Tuesday started badly, wayward jumping seeing Asterion Forlonge wreak havoc in defeat in the Supreme Novices’ Hurdle. It ended badly too, Benie Des Dieux losing out to Honeysuckle the Mares’ Hurdle, with Walsh critical of Townend for not closing the door on Rachael Blackmore on the turn for home.

“We got beat on Benie Des Dieux but it was a horse race, we were beaten by a very good mare,” Townend points out. “Asterion Forlonge jumped awkwardly in the first, ran a cracking race considering everything he did wrong in the race, Ciliaos Emery ran reasonably ok in the Champion Hurdle and, obviously, we were disappointed Benie got beat.” 

Wednesday morning brought more frustration as a late setback ruled Chacun Pour Soi out of the Champion Chase, a race he would surely have won given the absence of Altior and the non-performance of Defi Du Seuil.

“That was probably as big a kick in the stomach as I got during the week to be honest, regardless of how Defi ran. I was really looking forward to him, thought he could be my redemption and then he was out… He was a big bullet to fire.” 

Townend and Mullins finally got off the mark in the day two finale, the Champion Bumper, when Ferny Hollow came from off the pace to get the better of well-touted stablemate Appreciate It.

Thursday revolved around two yard favourites, the 12-year-old Faugheen illustrating that age really is just a number when third in the Marsh Novices’ Chase before Min made it fourth time lucky at Cheltenham when winning the Ryanair Chase.

“Everybody focuses on the results at Cheltenham but Min’s CV isn’t too bad either when you go back through it. Everyone is rated on their performances at Cheltenham, he’d kind of got that persona of being a bridesmaid because of that but he’s always been knocking on the door. He deserved a big day in Cheltenham.” 

Of course, the fact Cheltenham was on at all was a big talking point in itself. Given how Covid-19 has paralysed Ireland and England in the weeks since, it now seems remarkable that the Festival went ahead. Much of the criticism since directed at the racing industry has come with the benefit of hindsight but Townend was aware of a growing sense of unease as the week progressed.

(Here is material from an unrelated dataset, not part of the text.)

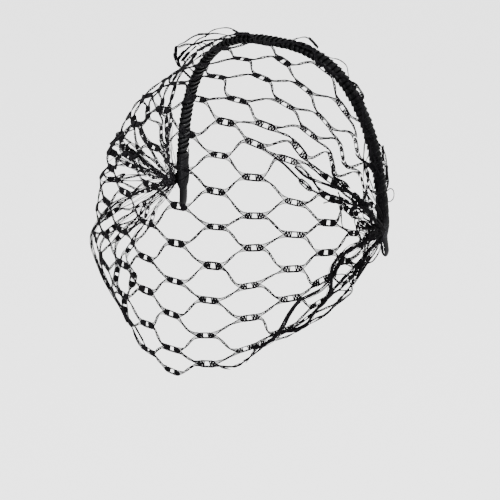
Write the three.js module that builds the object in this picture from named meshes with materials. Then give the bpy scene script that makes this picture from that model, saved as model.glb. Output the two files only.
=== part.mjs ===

“We were getting bits of it (the criticism),” he says. “When I landed over there Sunday afternoon I went into the Cheltenham bubble and into my own bubble. The outside world was alien to me in a way but I was getting the updates on my phone and we were getting briefed on the situation before racing every day so we had an idea. But it was only starting at home too; it wasn’t as it is now. As we were there it was unfolding, it wasn’t like it had unfolded. And I thought the way everything was managed over there was as good as they could possibly have done.”